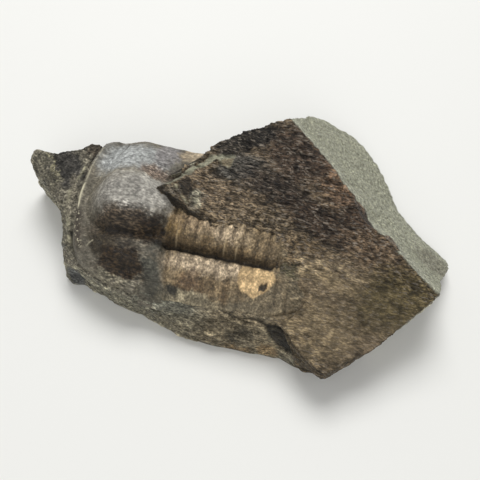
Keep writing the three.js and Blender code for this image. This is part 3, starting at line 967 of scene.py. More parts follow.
    def _roughen(self, mesh: bpy.types.Mesh) -> None:
        """Gives each surface its own broken texture and stores where each one is, with the marks of its
        painted shade and highlights.

        Args:
            mesh: the rock's mesh, which this changes.
        """
        places = MeshTools.read(mesh)
        normals = MeshTools.read(mesh, "normal")
        foot_x, foot_y, foot_reach, foot_in = self.left_foot
        foot = bump(np.hypot(places[:, 0] - foot_x, places[:, 1] - foot_y) / foot_reach)
        foot = foot_in * foot * ease(6.3, 4.2, places[:, 2])
        places[:, 0] += foot * self.form.bevel_inward[0]
        places[:, 1] += foot * self.form.bevel_inward[1]
        x, y, z = places.T
        form = self.form
        steep = 1.0 - ease(0.3, 0.62, normals[:, 2])
        layer_level, bed_level, cut_level = form.layer_top(x, y), form.bed_top(x, y), form.fracture_top(x, y)
        facing = normals[:, 0] * form.fracture_out[0] + normals[:, 1] * form.fracture_out[1]
        cut = ease(0.5, 0.25, np.abs(z - cut_level)) * ease(0.2, 0.38, facing)
        cut = cut * ease(-2.5, -1.0, form.fracture_place(x, y)[0])
        layer = (1.0 - steep) * ease(0.5, 0.22, np.abs(z - layer_level)) * (1.0 - cut)
        inset = self.fossil.inset(x, y)
        bed = (1.0 - steep) * ease(0.5, 0.25, np.abs(z - bed_level)) * (1.0 - cut) * (inset < 0.1)
        bed = bed * (1.0 - layer)
        z = z + cut * (cut_level - z) + layer * (layer_level - z) + bed * (bed_level - z)
        wall = np.clip(1.0 - cut - layer - bed, 0.0, 1.0)
        fossil_level = self.fossil.top(x, y)

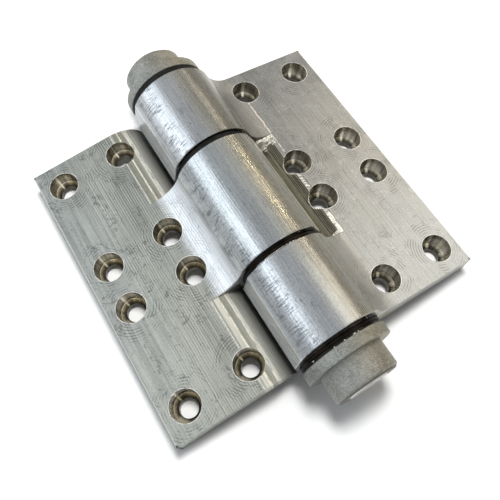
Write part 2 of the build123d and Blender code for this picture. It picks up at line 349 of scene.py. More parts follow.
def knuckle_colour(f):
    """Knuckles: cool on the left and warm on the right as painted reflection tints, with painted highlight
    and shade in bands by the angle round the pin.
    """
    tones, angle, y = f.tones, f.angle, f.y
    tone = f.add(0.45, f.about(f.clouds, 0.5, 0.5), f.times(f.bars, 1.1), f.about(f.specks, 0.5, 0.9),
                 f.times(f.strokes, -0.45), f.times(f.smudges, -0.30))
    # Painted highlight and shade by the angle round the pin: a highlight band brightened toward the far end
    # and dimmed at the near end, lighter and darker bands, light over the middle knuckle's shaded right
    # flank, a dark patch at the far end of the right side, and shade toward the far end over the right half.
    tone = f.add(tone,
                 f.times(f.band(angle, -51.0, -42.0, 5.0), f.reach(y, -20.0, 30.0), tones["highlight_band_lift"]),
                 f.times(f.band(angle, -56.0, -42.0, 6.0), f.reach(y, -20.0, -34.0), -0.18),
                 f.times(f.band(angle, 22.0, 33.0, 5.0), 0.22),
                 f.times(f.band(angle, -4.0, 8.0, 6.0), 0.08),
                 f.times(f.band(angle, 40.0, 48.0, 4.0), -0.14),
                 f.times(f.reach(angle, 57.0, 64.0), tones["shaded_flank_lift"]),
                 f.times(f.band(angle, 46.0, 54.0, 4.0), f.reach(y, 30.0, 40.0), -0.45),
                 f.times(f.reach(y, -40.0, 60.0), f.reach(angle, -14.0, 10.0), tones["shade_to_far"]))
    # Cool and warm copies of one tone: painted reflection tints of the cool lamp on the left and the warm
    # lamps on the right.
    cool = f.blend(tone, tones["cool_dark"], tones["cool_light"])
    warm = f.blend(tone, tones["warm_dark"], tones["warm_light"])
    barrel = f.blend(f.reach(angle, -18.0, 16.0), cool, warm)
    # Lighter, less metallic colour low on each side paints a sheen on the left and light over shade on the
    # right.
    barrel = f.blend(f.low_left, barrel, f.blend(tone, (0.40, 0.42, 0.43), (0.84, 0.86, 0.87)))
    barrel = f.blend(f.low_right, barrel, f.blend(tone, (0.30, 0.29, 0.245), (0.62, 0.60, 0.51)))
    # A darker band near the top: painted shade.
    barrel = f.blend(f.times(f.band(angle, -16.0, -6.0, 8.0), 0.22), barrel, (0.12, 0.13, 0.14))
    # A wavy line at one angle round the pin: a dark joint line on the left leaf, a painted glint along the
    # flat's edge on the right leaf.
    seam_glint_angle = f.add(angle, f.about(f.noise(f.stretched(f.place, (0, 1, 0)), 7.0, 2.0), 0.5, 5.0))
    seam_glint = f.times(f.band(seam_glint_angle, tones["seam_glint"] - 0.5, tones["seam_glint"] + 0.5, 0.6), f.knuckle)
    barrel = f.blend(f.times(seam_glint, tones["seam_glint_share"]), barrel, tones["seam_glint_colour"])
    return f.blend(f.times(f.pits, 0.8), barrel, (0.035, 0.035, 0.03))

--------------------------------

Quote every entry exactly.

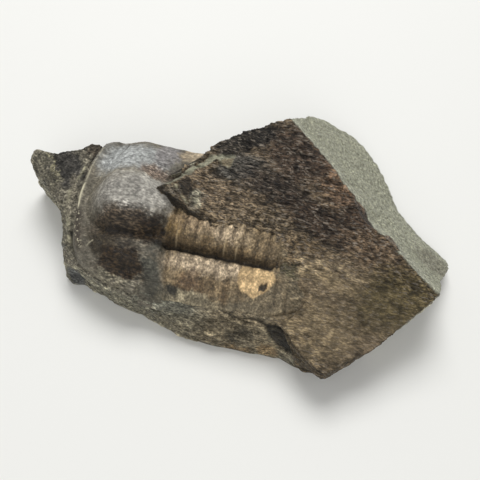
Keep writing the three.js and Blender code for this image. This is part 3, starting at line 967 of scene.py. More parts follow.
    def _roughen(self, mesh: bpy.types.Mesh) -> None:
        """Gives each surface its own broken texture and stores where each one is, with the marks of its
        painted shade and highlights.

        Args:
            mesh: the rock's mesh, which this changes.
        """
        places = MeshTools.read(mesh)
        normals = MeshTools.read(mesh, "normal")
        foot_x, foot_y, foot_reach, foot_in = self.left_foot
        foot = bump(np.hypot(places[:, 0] - foot_x, places[:, 1] - foot_y) / foot_reach)
        foot = foot_in * foot * ease(6.3, 4.2, places[:, 2])
        places[:, 0] += foot * self.form.bevel_inward[0]
        places[:, 1] += foot * self.form.bevel_inward[1]
        x, y, z = places.T
        form = self.form
        steep = 1.0 - ease(0.3, 0.62, normals[:, 2])
        layer_level, bed_level, cut_level = form.layer_top(x, y), form.bed_top(x, y), form.fracture_top(x, y)
        facing = normals[:, 0] * form.fracture_out[0] + normals[:, 1] * form.fracture_out[1]
        cut = ease(0.5, 0.25, np.abs(z - cut_level)) * ease(0.2, 0.38, facing)
        cut = cut * ease(-2.5, -1.0, form.fracture_place(x, y)[0])
        layer = (1.0 - steep) * ease(0.5, 0.22, np.abs(z - layer_level)) * (1.0 - cut)
        inset = self.fossil.inset(x, y)
        bed = (1.0 - steep) * ease(0.5, 0.25, np.abs(z - bed_level)) * (1.0 - cut) * (inset < 0.1)
        bed = bed * (1.0 - layer)
        z = z + cut * (cut_level - z) + layer * (layer_level - z) + bed * (bed_level - z)
        wall = np.clip(1.0 - cut - layer - bed, 0.0, 1.0)
        fossil_level = self.fossil.top(x, y)

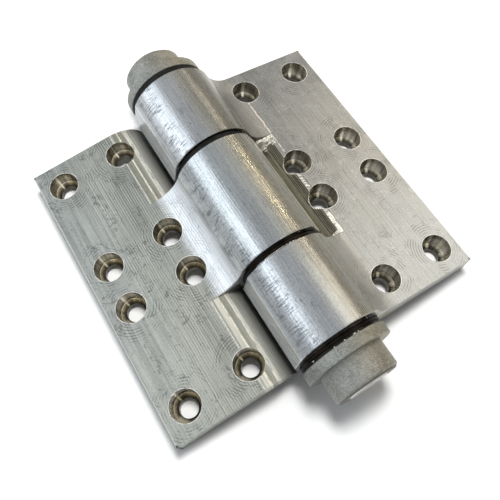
Write part 2 of the build123d and Blender code for this picture. It picks up at line 349 of scene.py. More parts follow.
def knuckle_colour(f):
    """Knuckles: cool on the left and warm on the right as painted reflection tints, with painted highlight
    and shade in bands by the angle round the pin.
    """
    tones, angle, y = f.tones, f.angle, f.y
    tone = f.add(0.45, f.about(f.clouds, 0.5, 0.5), f.times(f.bars, 1.1), f.about(f.specks, 0.5, 0.9),
                 f.times(f.strokes, -0.45), f.times(f.smudges, -0.30))
    # Painted highlight and shade by the angle round the pin: a highlight band brightened toward the far end
    # and dimmed at the near end, lighter and darker bands, light over the middle knuckle's shaded right
    # flank, a dark patch at the far end of the right side, and shade toward the far end over the right half.
    tone = f.add(tone,
                 f.times(f.band(angle, -51.0, -42.0, 5.0), f.reach(y, -20.0, 30.0), tones["highlight_band_lift"]),
                 f.times(f.band(angle, -56.0, -42.0, 6.0), f.reach(y, -20.0, -34.0), -0.18),
                 f.times(f.band(angle, 22.0, 33.0, 5.0), 0.22),
                 f.times(f.band(angle, -4.0, 8.0, 6.0), 0.08),
                 f.times(f.band(angle, 40.0, 48.0, 4.0), -0.14),
                 f.times(f.reach(angle, 57.0, 64.0), tones["shaded_flank_lift"]),
                 f.times(f.band(angle, 46.0, 54.0, 4.0), f.reach(y, 30.0, 40.0), -0.45),
                 f.times(f.reach(y, -40.0, 60.0), f.reach(angle, -14.0, 10.0), tones["shade_to_far"]))
    # Cool and warm copies of one tone: painted reflection tints of the cool lamp on the left and the warm
    # lamps on the right.
    cool = f.blend(tone, tones["cool_dark"], tones["cool_light"])
    warm = f.blend(tone, tones["warm_dark"], tones["warm_light"])
    barrel = f.blend(f.reach(angle, -18.0, 16.0), cool, warm)
    # Lighter, less metallic colour low on each side paints a sheen on the left and light over shade on the
    # right.
    barrel = f.blend(f.low_left, barrel, f.blend(tone, (0.40, 0.42, 0.43), (0.84, 0.86, 0.87)))
    barrel = f.blend(f.low_right, barrel, f.blend(tone, (0.30, 0.29, 0.245), (0.62, 0.60, 0.51)))
    # A darker band near the top: painted shade.
    barrel = f.blend(f.times(f.band(angle, -16.0, -6.0, 8.0), 0.22), barrel, (0.12, 0.13, 0.14))
    # A wavy line at one angle round the pin: a dark joint line on the left leaf, a painted glint along the
    # flat's edge on the right leaf.
    seam_glint_angle = f.add(angle, f.about(f.noise(f.stretched(f.place, (0, 1, 0)), 7.0, 2.0), 0.5, 5.0))
    seam_glint = f.times(f.band(seam_glint_angle, tones["seam_glint"] - 0.5, tones["seam_glint"] + 0.5, 0.6), f.knuckle)
    barrel = f.blend(f.times(seam_glint, tones["seam_glint_share"]), barrel, tones["seam_glint_colour"])
    return f.blend(f.times(f.pits, 0.8), barrel, (0.035, 0.035, 0.03))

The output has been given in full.